Una mattina salgo di corsa sulla metro, mi siedo, apro il mio libro, Sylvia, e mi immergo nelle prime pagine.

Di fronte a me un signore sui 65 anni, molto giovanile, mi scruta da dietro la sua barbona bianca e mi guarda compiaciuto. Io cerco di non farci caso e continuo a leggere.

“Si vergogni” – mi bisbiglia. Pensando che ce l’abbia con me per qualche motivo che ignoro, immergo la testa tra le parole scritte con il Baskerville tipico di Adelphi, e trattengo il respiro.

“Signorina? Si vergogni” – dice, a voce più alta e sporgendosi in avanti. “Si vergogni a leggere in metro invece di guardare il cellulare come tutti gli altri, ah ah!”.
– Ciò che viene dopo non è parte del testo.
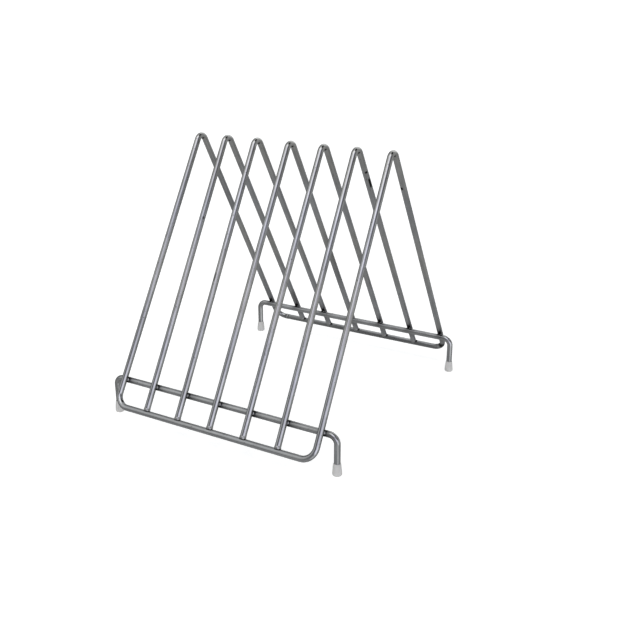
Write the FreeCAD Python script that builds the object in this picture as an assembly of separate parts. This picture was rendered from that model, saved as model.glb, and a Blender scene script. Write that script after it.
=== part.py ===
import FreeCAD, Part

# Chopping-board rack of bent and welded round wire, in millimetres.
#
# Frame: +X runs along the ridge from the left end to the right end, the front is -Y, and +Z
# is up. The origin lies on the ground, below the middle of the rack.
#
# Seven A-shaped wires stand in a row. The first and the last belong to one closed loop with
# the two bottom bars. The five between them end on those bars. Two leg rods run along the
# inside of the A shapes and turn down into four legs, which wear plastic caps.

import math
import os

from FreeCAD import Vector

# Wire and row
ROD_D = 6.2
PITCH = 38.0
WIRE_COUNT = 7

# The A shape, on its centrelines
BAR_Y = 151.0
BAR_Z = 18.4
APEX_Z = 273.4
RIDGE_BEND_R = 6.8
CORNER_BEND_R = 13.0
# How far each ridge leans along X from its own base, from the left wire to the right wire.
RIDGE_LEANS = (6.0, 1.5, -0.5, 1.0, 0.5, -1.5, -2.0)

# Leg rods, on their centrelines
LEG_ROD_Z = 39.0
LEG_X = 128.0
LEG_BEND_R = 8.0
LEG_END_Z = 2.0

# Cross welds: the two wires sink into each other, and the fused metal is a round nugget.
SET_DOWN = 0.6
NUGGET_R = 2.7
NUGGET_T = 2.4

# End welds: a short cone around each divider end, measured along the wire from the bar axis.
END_GAP = 3.6
COLLAR_FROM = 2.2
COLLAR_TO = 4.8
COLLAR_FOOT_R = 3.5
COLLAR_TOP_R = 3.25

# Butt weld that closes the loop
BUTT_T = 1.2
BUTT_R = 3.35
BUTT_EDGE_R = 0.4
BUTT_RUN = 2.0

# Foot caps: a thin lip, a skirt that swells towards the ground, and a rounded sole.
CAP_H = 12.3
CAP_LIP_R = 3.45
CAP_NECK_R = 3.85
CAP_NECK_Z = 10.3
CAP_WAIST_R = 4.25
CAP_WAIST_Z = 6.1
CAP_FOOT_R = 4.55
CAP_FOOT_Z = 1.6
CAP_SOLE_R = 3.1

# Derived sizes
ROD_R = ROD_D / 2
BASE_XS = [PITCH * (i - (WIRE_COUNT - 1) / 2) for i in range(WIRE_COUNT)]
SPREAD = math.atan2(BAR_Y, APEX_Z - BAR_Z)
ROD_GAP = ROD_D - SET_DOWN
# Height on the limb's centreline of the point that faces the leg rod
CROSSING_Z = LEG_ROD_Z + ROD_GAP * math.sin(SPREAD)
CROSSING_Y = (APEX_Z - CROSSING_Z) * math.tan(SPREAD)
LEG_ROD_Y = CROSSING_Y - ROD_GAP * math.cos(SPREAD)
BUTT_X = BASE_XS[0] + CORNER_BEND_R + BUTT_RUN

FRONT = -1
REAR = 1


def base_point(index, side):
    """Where a wire's limb meets the axis of the front or rear bottom bar."""
    return Vector(BASE_XS[index], side * BAR_Y, BAR_Z)


def apex_point(index):
    """Where the two limbs of a wire would meet if the ridge were sharp."""
    return Vector(BASE_XS[index] + RIDGE_LEANS[index], 0, APEX_Z)


def limb_direction(index, side):
    return (apex_point(index) - base_point(index, side)).normalize()


def inward(side):
    """Unit vector from a limb to the leg rod on the inside of the A shape."""
    return Vector(0, -side * math.cos(SPREAD), -math.sin(SPREAD))


def bent_rod(corners, radii):
    """Round wire along straight runs joined by tangent bends."""
    edges = []
    start = corners[0]
    for before, corner, after, radius in zip(corners, corners[1:], corners[2:], radii):
        back = (before - corner).normalize()
        ahead = (after - corner).normalize()
        half_angle = back.getAngle(ahead) / 2
        reach = radius / math.tan(half_angle)
        centre = corner + (back + ahead).normalize() * (radius / math.sin(half_angle))
        bend_start = corner + back * reach
        bend_middle = centre + (corner - centre).normalize() * radius
        bend_end = corner + ahead * reach
        edges.append(Part.LineSegment(start, bend_start).toShape())
        edges.append(Part.Arc(bend_start, bend_middle, bend_end).toShape())
        start = bend_end
    edges.append(Part.LineSegment(start, corners[-1]).toShape())
    section = Part.Circle(corners[0], corners[1] - corners[0], ROD_R).toShape()
    rod = Part.Wire(edges).makePipeShell([Part.Wire(section)], True, False)
    length = sum(edge.Length for edge in edges)
    print("length %.1f mm, volume over section times length %.4f"
          % (length, rod.Volume / (math.pi * ROD_R**2 * length)))
    return rod


def perimeter_frame():
    """The closed loop, open only by the thickness of its butt weld."""
    last = WIRE_COUNT - 1
    corners = [
        Vector(BUTT_X - BUTT_T / 2, BAR_Y, BAR_Z),
        base_point(0, REAR),
        apex_point(0),
        base_point(0, FRONT),
        base_point(last, FRONT),
        apex_point(last),
        base_point(last, REAR),
        Vector(BUTT_X + BUTT_T / 2, BAR_Y, BAR_Z),
    ]
    end_bends = [CORNER_BEND_R, RIDGE_BEND_R, CORNER_BEND_R]
    return bent_rod(corners, end_bends + end_bends)


def divider_wire(index):
    """One A-shaped wire, cut square just above each bottom bar."""
    corners = [
        base_point(index, FRONT) + limb_direction(index, FRONT) * END_GAP,
        apex_point(index),
        base_point(index, REAR) + limb_direction(index, REAR) * END_GAP,
    ]
    return bent_rod(corners, [RIDGE_BEND_R])


def leg_rod(side):
    """Long rod that turns down into a leg at each end."""
    y = side * LEG_ROD_Y
    corners = [
        Vector(-LEG_X, y, LEG_END_Z),
        Vector(-LEG_X, y, LEG_ROD_Z),
        Vector(LEG_X, y, LEG_ROD_Z),
        Vector(LEG_X, y, LEG_END_Z),
    ]
    return bent_rod(corners, [LEG_BEND_R, LEG_BEND_R])


def cross_weld(index, side):
    """Nugget between one wire and the leg rod, square to both."""
    rise = (CROSSING_Z - BAR_Z) / (APEX_Z - BAR_Z)
    on_limb = base_point(index, side) + (apex_point(index) - base_point(index, side)) * rise
    middle = on_limb + inward(side) * (ROD_GAP / 2)
    return Part.makeCylinder(NUGGET_R, NUGGET_T, middle - inward(side) * (NUGGET_T / 2), inward(side))


def end_weld(index, side, bar, wire):
    """Collar that joins the end of a divider wire to the top of a bottom bar."""
    direction = limb_direction(index, side)
    start = base_point(index, side) + direction * COLLAR_FROM
    cone = Part.makeCone(COLLAR_FOOT_R, COLLAR_TOP_R, COLLAR_TO - COLLAR_FROM, start, direction)
    return cone.cut(bar).cut(wire).Solids[0]


def butt_weld():
    """Upset disc between the two ends of the loop."""
    start = Vector(BUTT_X - BUTT_T / 2, BAR_Y, BAR_Z)
    disc = Part.makeCylinder(BUTT_R, BUTT_T, start, Vector(1, 0, 0))
    rims = [edge for edge in disc.Edges if isinstance(edge.Curve, Part.Circle)]
    return disc.makeFillet(BUTT_EDGE_R, rims)


def foot_cap(x, y):
    """Push-on cap with a blind bore for the leg, turned about its own axis."""
    centre = Vector(0, 0, 0)
    sole = Vector(CAP_SOLE_R, 0, 0)
    foot = Vector(CAP_FOOT_R, 0, CAP_FOOT_Z)
    # The sole's rounding is a quarter of an ellipse between the flat and the widest ring.
    shoulder = Vector(
        CAP_SOLE_R + (CAP_FOOT_R - CAP_SOLE_R) * math.sin(math.pi / 4),
        0,
        CAP_FOOT_Z * (1 - math.cos(math.pi / 4)),
    )
    waist = Vector(CAP_WAIST_R, 0, CAP_WAIST_Z)
    neck = Vector(CAP_NECK_R, 0, CAP_NECK_Z)
    lip = Vector(CAP_LIP_R, 0, CAP_H)
    rim = Vector(ROD_R, 0, CAP_H)
    bore_edge = Vector(ROD_R, 0, LEG_END_Z)
    bore_floor = Vector(0, 0, LEG_END_Z)
    outline = [
        Part.LineSegment(centre, sole),
        Part.Arc(sole, shoulder, foot),
        Part.Arc(foot, waist, neck),
        Part.LineSegment(neck, lip),
        Part.LineSegment(lip, rim),
        Part.LineSegment(rim, bore_edge),
        Part.LineSegment(bore_edge, bore_floor),
        Part.LineSegment(bore_floor, centre),
    ]
    section = Part.Face(Part.Wire([edge.toShape() for edge in outline]))
    cap = section.revolve(centre, Vector(0, 0, 1), 360)
    cap.translate(Vector(x, y, 0))
    return cap


def save(name, shape):
    shape.exportStep("parts/" + name + ".step")
    print(name, len(shape.Solids), "solids, valid", shape.isValid(), "volume %.1f" % shape.Volume)


def main():
    os.makedirs("parts", exist_ok=True)
    dividers = range(1, WIRE_COUNT - 1)
    frame = perimeter_frame()
    wires = {index: divider_wire(index) for index in dividers}
    nuggets = {side: [cross_weld(index, side) for index in range(WIRE_COUNT)] for side in (FRONT, REAR)}
    all_nuggets = Part.makeCompound(nuggets[FRONT] + nuggets[REAR])

    save("perimeter_frame", frame.cut(all_nuggets))
    save("frame_butt_weld", butt_weld())
    for index in dividers:
        save("divider_wire_%d" % index, wires[index].cut(all_nuggets))
    for side, side_name in ((FRONT, "front"), (REAR, "rear")):
        save(side_name + "_leg_rod", leg_rod(side).cut(all_nuggets))
        save(side_name + "_cross_welds", Part.makeCompound(nuggets[side]))
        collars = [end_weld(index, side, frame, wires[index]) for index in dividers]
        save(side_name + "_end_welds", Part.makeCompound(collars))
        for x, end_name in ((-LEG_X, "left"), (LEG_X, "right")):
            save("foot_cap_%s_%s" % (side_name, end_name), foot_cap(x, side * LEG_ROD_Y))


main()
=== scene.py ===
# Wire rack for chopping boards: the looks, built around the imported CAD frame.
#
# The wires are fine tubes along the same straight runs and bends as the CAD wires. Each one
# stands for its CAD node, and so do the welds and the foot caps.
# Row frame: +X along the ridge, front -Y, +Z up, metres.

import math

import bpy
from mathutils import Matrix, Vector, noise


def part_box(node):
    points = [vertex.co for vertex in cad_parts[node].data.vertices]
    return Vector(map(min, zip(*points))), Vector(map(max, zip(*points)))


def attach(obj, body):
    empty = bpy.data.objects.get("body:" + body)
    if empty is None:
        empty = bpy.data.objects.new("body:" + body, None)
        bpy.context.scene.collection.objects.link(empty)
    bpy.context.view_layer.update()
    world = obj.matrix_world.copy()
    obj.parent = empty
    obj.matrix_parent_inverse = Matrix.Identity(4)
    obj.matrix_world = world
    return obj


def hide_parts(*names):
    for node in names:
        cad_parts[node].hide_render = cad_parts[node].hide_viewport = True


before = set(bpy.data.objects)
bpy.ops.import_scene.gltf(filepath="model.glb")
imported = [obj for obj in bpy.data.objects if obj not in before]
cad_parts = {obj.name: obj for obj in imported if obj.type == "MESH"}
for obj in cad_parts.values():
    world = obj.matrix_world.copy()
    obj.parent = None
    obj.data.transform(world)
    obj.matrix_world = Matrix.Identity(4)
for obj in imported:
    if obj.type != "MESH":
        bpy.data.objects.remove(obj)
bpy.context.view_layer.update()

MM = 0.001
LEFT, RIGHT = -1, 1
FRONT, REAR = -1, 1
SIDE_NAMES = {FRONT: "front", REAR: "rear"}
END_NAMES = {LEFT: "left", RIGHT: "right"}
ALONG_X = Vector((1, 0, 0))
UP = Vector((0, 0, 1))

# Driving dimensions that the frame's boxes don't show
WIRE_COUNT = 7
PITCH = 38.0 * MM
APEX_Z = 273.4 * MM
RIDGE_BEND_R = 6.8 * MM
CORNER_BEND_R = 13.0 * MM
LEG_BEND_R = 8.0 * MM
BUTT_RUN = 2.0 * MM
RIDGE_LEANS = [lean * MM for lean in (6.0, 1.5, -0.5, 1.0, 0.5, -1.5, -2.0)]
CAP_LIP_R = 3.45 * MM
CAP_NECK_R = 3.85 * MM
CAP_NECK_Z = 10.3 * MM
CAP_FOOT_Z = 1.6 * MM
CAP_SOLE_R = 3.1 * MM

# Dimensions read from the frame
leg_low, leg_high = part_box("front_leg_rod")
loop_low, loop_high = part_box("perimeter_frame")
cap_low, cap_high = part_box("foot_cap_front_left")
ROD_R = (leg_high.y - leg_low.y) / 2
LEG_X = leg_high.x - ROD_R
LEG_Y = -(leg_low.y + leg_high.y) / 2
LEG_ROD_Z = leg_high.z - ROD_R
LEG_END_Z = leg_low.z
BAR_Y = loop_high.y - ROD_R
BAR_Z = loop_low.z + ROD_R
CAP_H = cap_high.z
CAP_FOOT_R = (cap_high.x - cap_low.x) / 2 - 0.01 * MM

# Worked out from both
BASE_XS = [PITCH * (i - (WIRE_COUNT - 1) / 2) for i in range(WIRE_COUNT)]
DIVIDERS = range(1, WIRE_COUNT - 1)
SPREAD = math.atan2(BAR_Y, APEX_Z - BAR_Z)
BUTT_PLACE = Vector((BASE_XS[0] + CORNER_BEND_R + BUTT_RUN, BAR_Y, BAR_Z))


def base_point(index, side):
    """Where a wire's limb meets the axis of the front or rear bottom bar."""
    return Vector((BASE_XS[index], side * BAR_Y, BAR_Z))


def apex_point(index):
    """Where a wire's two limbs would meet if the ridge were sharp."""
    return Vector((BASE_XS[index] + RIDGE_LEANS[index], 0, APEX_Z))


def limb_direction(index, side):
    return (apex_point(index) - base_point(index, side)).normalized()


def limb_point(index, side, height):
    """The point of a limb's axis at a height."""
    rise = (height - BAR_Z) / (APEX_Z - BAR_Z)
    return base_point(index, side).lerp(apex_point(index), rise)


def inward(side):
    """Unit vector from a limb to the leg rod on the inside of the A shape."""
    return Vector((0, -side * math.cos(SPREAD), -math.sin(SPREAD)))


def crossing(index, side):
    """The middle of the weld between a wire and a leg rod."""
    leg_axis = Vector((0, side * LEG_Y, LEG_ROD_Z))
    base, direction = base_point(index, side), limb_direction(index, side)
    square = inward(side).cross(ALONG_X)
    on_limb = base + direction * ((leg_axis - base).dot(square) / direction.dot(square))
    return (on_limb + Vector((on_limb.x, leg_axis.y, leg_axis.z))) / 2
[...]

Ma veniamo al libro, che è meglio.

Sylvia è un libro che mi ha rapito fin dalle prime pagine: l’avevo visto molte volte in libreria e la sua copertina mi chiamava. Il mio istinto in questo caso ha funzionato.

Scritto da Leonard Michaels nel 1992, è un breve romanzo che racconta la storia, realmente accaduta, tra l’autore e la sua prima moglie, Sylvia Bloch. Raccontato in prima persona, il libro sembra un vero e proprio tentativo di esorcizzare il ricordo di questa relazione tormentata.

Sylvia e Leonard si incontrano a New York nel 1960. La città è in pieno fermento culturale, tra Beat generation e figli dei fiori, e Leonard è un aspirante scrittore appena laureato all’università di Berkeley. I due si conoscono tramite un’amica comune, e Sylvia suscita subito un fascino magnetico su di lui.

Ci conoscevamo da meno di un’ora, ma sembrava che fossimo insieme, nella pienezza di quel momento da sempre. Camminammo per diversi isolati senza flirtare, a stento lanciandoci un’occhiata di tanto in tanto, tenendoci vicini.

Senza nemmeno capire come, Sylvia e Leonard iniziano una relazione tormentata, pesante, difficile. Nonostante i problemi, decidono di sposarsi. Lei è gelosissima, insicura fino al midollo, perfezionista e piena di manie; Leonard cerca di assecondarla, proteggerla, accontentarla, ma non è mai abbastanza. L’atmosfera è claustrofobica per tutto il libro, ambientato per la maggior parte del tempo in squallidi mini appartamenti della Grande Mela: l’oppressione è amplificata dai continui litigi della coppia che si esasperano fino alla tragica fine, realmente accaduta: il suicidio di Sylvia.

«Ho appena ingoiato quarantasette Seconal». Nei suoi occhi vidi uno sguardo piatto che diceva: È fatta, beccati questa.

Anche nell’ultima battuta Sylvia riesce ad essere spietata, eccessiva, accentratrice.

Ho apprezzato molto questo libro, sicuramente anche grazie al fascino incredibile che gli anni ’60 hanno sempre avuto su di me.